[EXERCISE INSTRUCTIONS]: Write out, word for word, the first line of the data below and every line after it through the one containing "8.1, end: 6.7".

[DATA EXTRACT]:
════════════════════

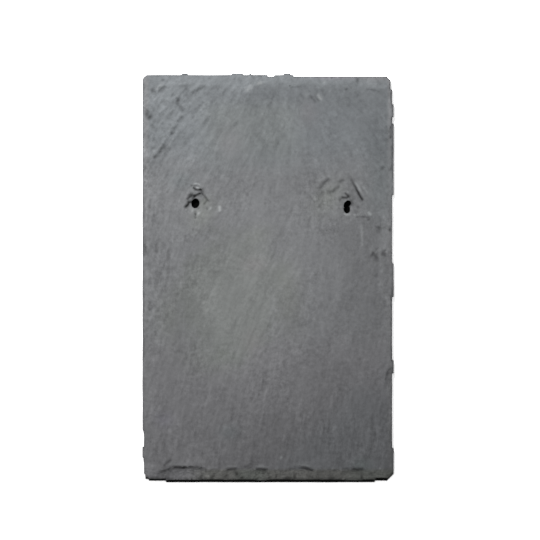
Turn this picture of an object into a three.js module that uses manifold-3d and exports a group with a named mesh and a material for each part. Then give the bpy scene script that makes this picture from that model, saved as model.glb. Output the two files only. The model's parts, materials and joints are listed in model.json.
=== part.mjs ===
// Slate roof tile: one piece of riven slate, dressed on its four edges and punched for two nails.
// It lies on its flat bed. +Z is the weather face, +Y is the head and +X is the right-hand side.
// Lengths are in millimetres.
import * as THREE from "three";
import { mergeVertices } from "three/addons/utils/BufferGeometryUtils.js";
import Module from "manifold-3d";

const wasm = await Module();
wasm.setup();

// Blank
const slateLength = 400;
const slateWidth = 246.9;
const slateThickness = 8;
const slateColour = 0x7d7f82;

// Riven face: long swells that run with the grain, on a grid of this step
const faceStep = 10;
const grainAngle = 62;
const swells = [
  { length: 118, height: 0.4, turn: 0, shift: 0.4 },
  { length: 67, height: 0.22, turn: 14, shift: 2.1 },
  { length: 205, height: 0.35, turn: -38, shift: 5.2 },
];

// Dressed edges: a steep broken wall under a margin that slopes down from the face
const marginDepth = 2.2;
const tailLean = 3.4;
const headLean = 1.6;
const sideLean = 0.4;
const tailMargin = 12.4;
const headMargin = 9.5;
const sideMargin = 1.1;

// Corners that the dressing knocked off, as distances along the side and along the end
const headLeftCorner = { side: 4.2, end: 4 };
const headRightCorner = { side: 5.3, end: 7 };
const tailLeftCorner = { side: 3.5, end: 3.5 };
const tailRightCorner = { side: 8.1, end: 6.7 };

// Outline: it wavers by edgeWaver, and stretches of it stand in from the edge's line by the third number.
// They run in +X on the head and tail, and in +Y on the sides. One that starts or ends beyond the edge
// has no step there. Between steps the line has a point every outlineStep, none nearer one than leastStep.
const outlineStep = 10;
const leastStep = 1.5;
const edgeWaver = 0.1;
const stepRun = 0.8;
const nib = 1.6;
const setIn = 1.55;
const beyond = 300;
const headStretches = [
  [-beyond, -84.8, nib],
  [-78.6, -35.5, nib],
  [-24.4, -18.3, nib],
  [-16.4, 15.4, nib],
  [-0.4, 5.9, setIn],
  [21.9, beyond, nib],
  [25, beyond, setIn],
];
const tailStretches = [
  [-beyond, -117.1, setIn],
  [-beyond, -100.1, setIn],
  [105, beyond, setIn],
];
const leftStretches = [
  [-beyond, -191.8, setIn],
  [-beyond, -175.8, setIn],
  [-164.9, -149.1, setIn],
];
const rightStretches = [
  [-166.3, -93.2, setIn],
  [-80.1, -18.2, setIn],
  [15.2, 81.9, setIn],
  [151.9, 158.3, setIn],
  [171, beyond, setIn],
  [185.4, beyond, setIn],
];

// Flake scars that the slater's knife left: place along the edge, width, reach in from it, and depth
const tailScars = [
  { at: -81, width: 80, reach: 15.6, depth: 3.6 },
  { at: -54, width: 36, reach: 13.2, depth: 2.9 },
  { at: -37, width: 30, reach: 13.6, depth: 3.6 },
  { at: -20.5, width: 36, reach: 17, depth: 2.6 },
  { at: -6.4, width: 25, reach: 13.6, depth: 4.2 },
  { at: 11, width: 38, reach: 12.6, depth: 2.9 },
  { at: 31, width: 52, reach: 16.4, depth: 3.2 },
  { at: 53, width: 38, reach: 12.8, depth: 2.9 },
  { at: 65, width: 27, reach: 14, depth: 2.8 },
  { at: 84, width: 44, reach: 13.6, depth: 4.2 },
  { at: 108, width: 36, reach: 12.8, depth: 2.9 },
];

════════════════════

[ANSWER TO THIS PROBLEM]:
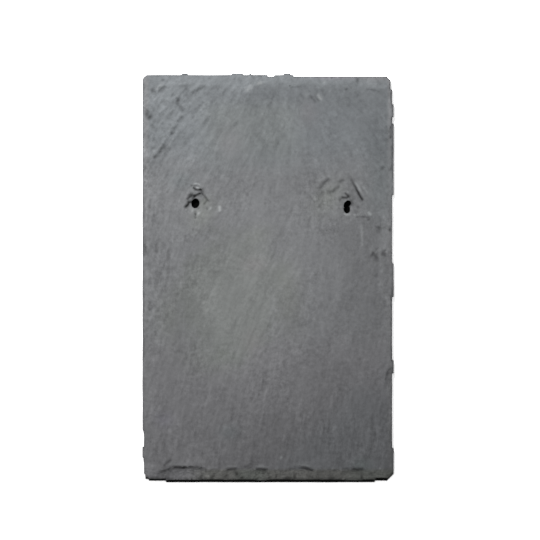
Turn this picture of an object into a three.js module that uses manifold-3d and exports a group with a named mesh and a material for each part. Then give the bpy scene script that makes this picture from that model, saved as model.glb. Output the two files only. The model's parts, materials and joints are listed in model.json.
=== part.mjs ===
// Slate roof tile: one piece of riven slate, dressed on its four edges and punched for two nails.
// It lies on its flat bed. +Z is the weather face, +Y is the head and +X is the right-hand side.
// Lengths are in millimetres.
import * as THREE from "three";
import { mergeVertices } from "three/addons/utils/BufferGeometryUtils.js";
import Module from "manifold-3d";

const wasm = await Module();
wasm.setup();

// Blank
const slateLength = 400;
const slateWidth = 246.9;
const slateThickness = 8;
const slateColour = 0x7d7f82;

// Riven face: long swells that run with the grain, on a grid of this step
const faceStep = 10;
const grainAngle = 62;
const swells = [
  { length: 118, height: 0.4, turn: 0, shift: 0.4 },
  { length: 67, height: 0.22, turn: 14, shift: 2.1 },
  { length: 205, height: 0.35, turn: -38, shift: 5.2 },
];

// Dressed edges: a steep broken wall under a margin that slopes down from the face
const marginDepth = 2.2;
const tailLean = 3.4;
const headLean = 1.6;
const sideLean = 0.4;
const tailMargin = 12.4;
const headMargin = 9.5;
const sideMargin = 1.1;

// Corners that the dressing knocked off, as distances along the side and along the end
const headLeftCorner = { side: 4.2, end: 4 };
const headRightCorner = { side: 5.3, end: 7 };
const tailLeftCorner = { side: 3.5, end: 3.5 };
const tailRightCorner = { side: 8.1, end: 6.7 };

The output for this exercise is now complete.